* **WHAT YOU SHOULD DO**:
Output, please, exactly those lines of the listing that come before the line with "# origin is", along with that line itself.
════
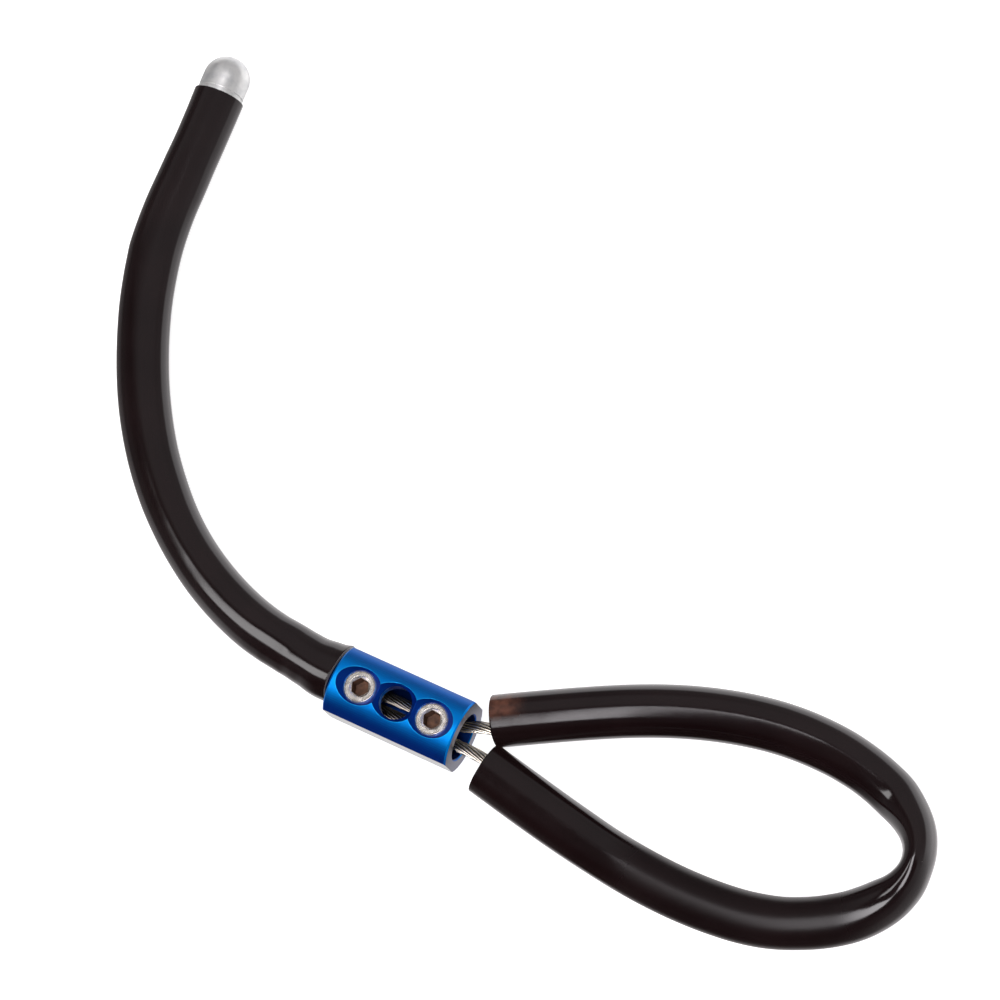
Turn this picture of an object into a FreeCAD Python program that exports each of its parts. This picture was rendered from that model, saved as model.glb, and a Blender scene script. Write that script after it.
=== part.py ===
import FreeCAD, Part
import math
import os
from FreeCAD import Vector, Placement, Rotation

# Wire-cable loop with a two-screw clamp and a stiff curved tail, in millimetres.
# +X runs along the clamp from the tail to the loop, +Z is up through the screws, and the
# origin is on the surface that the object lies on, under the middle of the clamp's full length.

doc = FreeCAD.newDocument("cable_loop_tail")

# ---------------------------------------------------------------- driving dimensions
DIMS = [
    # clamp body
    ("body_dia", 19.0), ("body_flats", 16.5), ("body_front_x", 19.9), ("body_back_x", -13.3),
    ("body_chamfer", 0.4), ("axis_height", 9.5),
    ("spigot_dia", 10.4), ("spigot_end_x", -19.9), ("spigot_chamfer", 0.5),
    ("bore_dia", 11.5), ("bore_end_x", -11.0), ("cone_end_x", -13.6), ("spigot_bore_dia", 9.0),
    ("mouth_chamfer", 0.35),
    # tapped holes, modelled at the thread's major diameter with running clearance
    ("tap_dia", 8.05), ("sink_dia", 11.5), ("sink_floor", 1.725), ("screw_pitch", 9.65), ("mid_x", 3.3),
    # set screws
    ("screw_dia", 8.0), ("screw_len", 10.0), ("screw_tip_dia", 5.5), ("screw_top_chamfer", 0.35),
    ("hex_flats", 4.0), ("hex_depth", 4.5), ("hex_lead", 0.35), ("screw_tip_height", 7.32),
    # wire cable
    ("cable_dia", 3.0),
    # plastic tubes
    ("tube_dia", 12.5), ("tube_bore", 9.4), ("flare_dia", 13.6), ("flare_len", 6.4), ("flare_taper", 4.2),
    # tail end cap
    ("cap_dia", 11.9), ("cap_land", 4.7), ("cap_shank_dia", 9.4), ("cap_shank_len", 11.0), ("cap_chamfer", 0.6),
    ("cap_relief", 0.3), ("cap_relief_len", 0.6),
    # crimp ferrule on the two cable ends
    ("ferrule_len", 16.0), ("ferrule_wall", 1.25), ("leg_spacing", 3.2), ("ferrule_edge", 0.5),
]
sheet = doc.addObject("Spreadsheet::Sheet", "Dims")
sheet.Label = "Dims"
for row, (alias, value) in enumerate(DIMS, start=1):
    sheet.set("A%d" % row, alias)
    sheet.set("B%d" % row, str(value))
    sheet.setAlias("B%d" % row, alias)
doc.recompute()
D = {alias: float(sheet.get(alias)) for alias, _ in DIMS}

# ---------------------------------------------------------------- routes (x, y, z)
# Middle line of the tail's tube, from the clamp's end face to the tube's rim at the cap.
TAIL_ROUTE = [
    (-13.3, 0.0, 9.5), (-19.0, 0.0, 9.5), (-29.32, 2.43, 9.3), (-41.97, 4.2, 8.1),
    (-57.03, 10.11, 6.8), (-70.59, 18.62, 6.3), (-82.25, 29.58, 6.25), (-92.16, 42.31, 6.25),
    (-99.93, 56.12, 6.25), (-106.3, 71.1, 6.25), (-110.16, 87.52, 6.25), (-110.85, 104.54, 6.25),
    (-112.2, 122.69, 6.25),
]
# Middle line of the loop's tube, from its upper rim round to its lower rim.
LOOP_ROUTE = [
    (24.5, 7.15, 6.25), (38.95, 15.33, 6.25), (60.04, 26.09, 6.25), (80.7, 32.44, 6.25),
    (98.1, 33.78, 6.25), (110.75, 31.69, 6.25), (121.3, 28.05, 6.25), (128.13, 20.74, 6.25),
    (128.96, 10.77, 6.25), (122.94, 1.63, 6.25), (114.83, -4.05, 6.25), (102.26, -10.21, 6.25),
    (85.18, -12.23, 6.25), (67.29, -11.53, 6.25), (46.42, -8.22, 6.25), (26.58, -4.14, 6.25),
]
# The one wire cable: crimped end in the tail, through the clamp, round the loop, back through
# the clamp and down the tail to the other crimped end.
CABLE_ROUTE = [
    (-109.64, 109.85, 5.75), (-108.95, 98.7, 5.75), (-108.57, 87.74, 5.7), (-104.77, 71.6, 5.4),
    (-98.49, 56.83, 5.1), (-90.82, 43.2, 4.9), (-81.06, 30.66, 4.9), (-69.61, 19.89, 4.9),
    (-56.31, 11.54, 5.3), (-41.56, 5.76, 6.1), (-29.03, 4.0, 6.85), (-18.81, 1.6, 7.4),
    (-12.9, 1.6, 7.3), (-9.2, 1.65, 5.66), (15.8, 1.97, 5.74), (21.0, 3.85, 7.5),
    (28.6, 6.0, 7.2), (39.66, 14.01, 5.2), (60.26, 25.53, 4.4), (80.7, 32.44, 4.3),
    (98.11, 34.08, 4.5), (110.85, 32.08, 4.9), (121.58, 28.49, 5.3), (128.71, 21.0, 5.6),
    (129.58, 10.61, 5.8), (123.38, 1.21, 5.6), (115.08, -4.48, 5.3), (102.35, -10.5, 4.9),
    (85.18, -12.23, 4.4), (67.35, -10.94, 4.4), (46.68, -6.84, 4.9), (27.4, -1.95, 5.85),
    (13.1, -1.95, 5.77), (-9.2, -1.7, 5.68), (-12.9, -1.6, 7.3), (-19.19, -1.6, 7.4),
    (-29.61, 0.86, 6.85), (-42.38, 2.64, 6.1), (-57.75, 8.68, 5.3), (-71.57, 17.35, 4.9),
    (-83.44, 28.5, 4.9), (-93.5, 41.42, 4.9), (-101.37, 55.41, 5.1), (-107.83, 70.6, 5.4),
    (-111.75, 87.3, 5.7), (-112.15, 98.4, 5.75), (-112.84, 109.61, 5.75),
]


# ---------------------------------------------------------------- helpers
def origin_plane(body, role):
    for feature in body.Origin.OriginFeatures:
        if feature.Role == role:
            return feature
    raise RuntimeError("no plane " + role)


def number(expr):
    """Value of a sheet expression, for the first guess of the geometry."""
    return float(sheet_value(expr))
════
* **REPLY TO THE EXERCISE**:
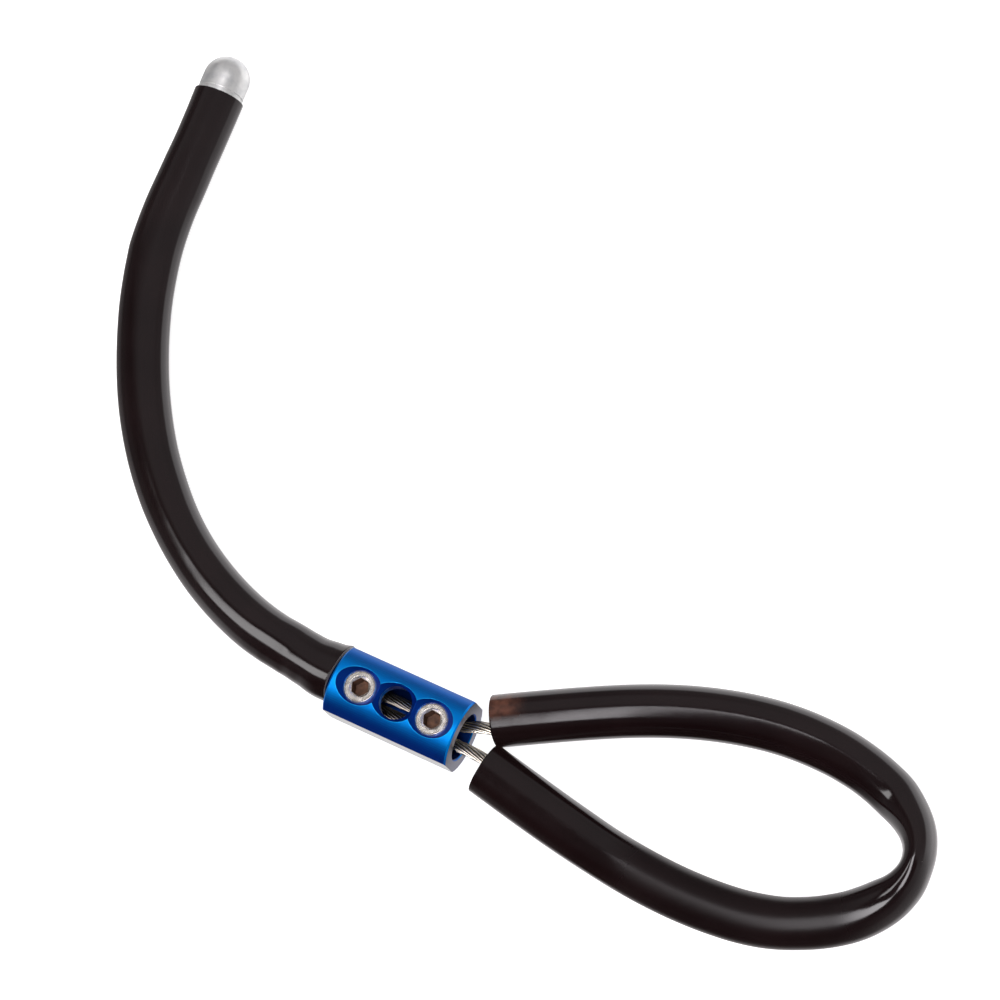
Turn this picture of an object into a FreeCAD Python program that exports each of its parts. This picture was rendered from that model, saved as model.glb, and a Blender scene script. Write that script after it.
=== part.py ===
import FreeCAD, Part
import math
import os
from FreeCAD import Vector, Placement, Rotation

# Wire-cable loop with a two-screw clamp and a stiff curved tail, in millimetres.
# +X runs along the clamp from the tail to the loop, +Z is up through the screws, and the
# origin is on the surface that the object lies on, under the middle of the clamp's full length.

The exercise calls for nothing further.